- **Problem details**
Could every line of the data be printed exactly as it reads?

- **Data extract**

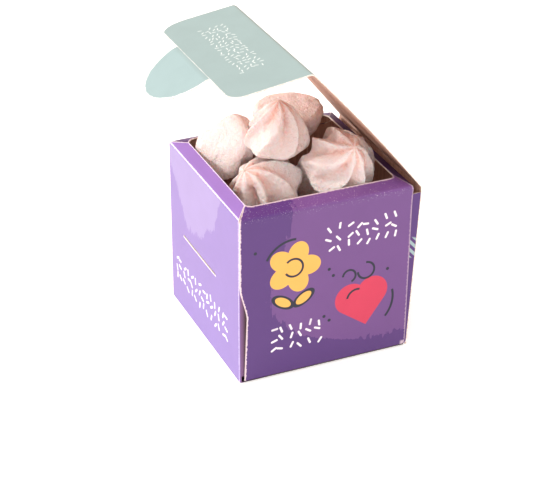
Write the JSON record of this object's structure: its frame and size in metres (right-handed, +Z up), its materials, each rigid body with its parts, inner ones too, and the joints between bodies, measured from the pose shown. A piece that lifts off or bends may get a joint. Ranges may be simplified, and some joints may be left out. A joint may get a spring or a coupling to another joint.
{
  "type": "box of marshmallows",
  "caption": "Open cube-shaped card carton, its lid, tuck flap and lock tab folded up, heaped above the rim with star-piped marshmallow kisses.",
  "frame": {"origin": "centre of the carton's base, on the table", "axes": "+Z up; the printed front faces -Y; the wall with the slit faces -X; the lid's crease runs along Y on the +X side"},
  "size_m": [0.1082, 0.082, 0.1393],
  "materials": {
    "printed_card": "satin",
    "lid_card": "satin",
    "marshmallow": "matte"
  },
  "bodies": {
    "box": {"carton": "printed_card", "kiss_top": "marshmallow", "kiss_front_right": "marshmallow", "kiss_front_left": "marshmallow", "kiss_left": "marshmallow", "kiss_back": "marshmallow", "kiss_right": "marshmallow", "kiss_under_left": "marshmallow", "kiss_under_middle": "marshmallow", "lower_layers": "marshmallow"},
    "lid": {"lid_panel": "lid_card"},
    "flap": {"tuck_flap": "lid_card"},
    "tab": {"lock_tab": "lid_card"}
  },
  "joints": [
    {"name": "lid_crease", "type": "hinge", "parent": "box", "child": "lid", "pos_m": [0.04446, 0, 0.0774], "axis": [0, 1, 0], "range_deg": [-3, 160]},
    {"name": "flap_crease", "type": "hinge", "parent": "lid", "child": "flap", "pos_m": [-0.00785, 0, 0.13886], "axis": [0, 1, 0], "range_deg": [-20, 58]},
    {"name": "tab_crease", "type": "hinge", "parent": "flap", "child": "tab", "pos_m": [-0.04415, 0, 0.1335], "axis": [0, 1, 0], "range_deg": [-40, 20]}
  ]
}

- **Correct response**
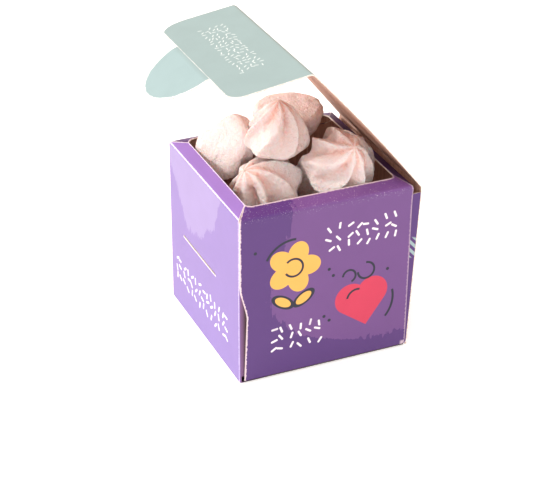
Write the JSON record of this object's structure: its frame and size in metres (right-handed, +Z up), its materials, each rigid body with its parts, inner ones too, and the joints between bodies, measured from the pose shown. A piece that lifts off or bends may get a joint. Ranges may be simplified, and some joints may be left out. A joint may get a spring or a coupling to another joint.
{
  "type": "box of marshmallows",
  "caption": "Open cube-shaped card carton, its lid, tuck flap and lock tab folded up, heaped above the rim with star-piped marshmallow kisses.",
  "frame": {"origin": "centre of the carton's base, on the table", "axes": "+Z up; the printed front faces -Y; the wall with the slit faces -X; the lid's crease runs along Y on the +X side"},
  "size_m": [0.1082, 0.082, 0.1393],
  "materials": {
    "printed_card": "satin",
    "lid_card": "satin",
    "marshmallow": "matte"
  },
  "bodies": {
    "box": {"carton": "printed_card", "kiss_top": "marshmallow", "kiss_front_right": "marshmallow", "kiss_front_left": "marshmallow", "kiss_left": "marshmallow", "kiss_back": "marshmallow", "kiss_right": "marshmallow", "kiss_under_left": "marshmallow", "kiss_under_middle": "marshmallow", "lower_layers": "marshmallow"},
    "lid": {"lid_panel": "lid_card"},
    "flap": {"tuck_flap": "lid_card"},
    "tab": {"lock_tab": "lid_card"}
  },
  "joints": [
    {"name": "lid_crease", "type": "hinge", "parent": "box", "child": "lid", "pos_m": [0.04446, 0, 0.0774], "axis": [0, 1, 0], "range_deg": [-3, 160]},
    {"name": "flap_crease", "type": "hinge", "parent": "lid", "child": "flap", "pos_m": [-0.00785, 0, 0.13886], "axis": [0, 1, 0], "range_deg": [-20, 58]},
    {"name": "tab_crease", "type": "hinge", "parent": "flap", "child": "tab", "pos_m": [-0.04415, 0, 0.1335], "axis": [0, 1, 0], "range_deg": [-40, 20]}
  ]
}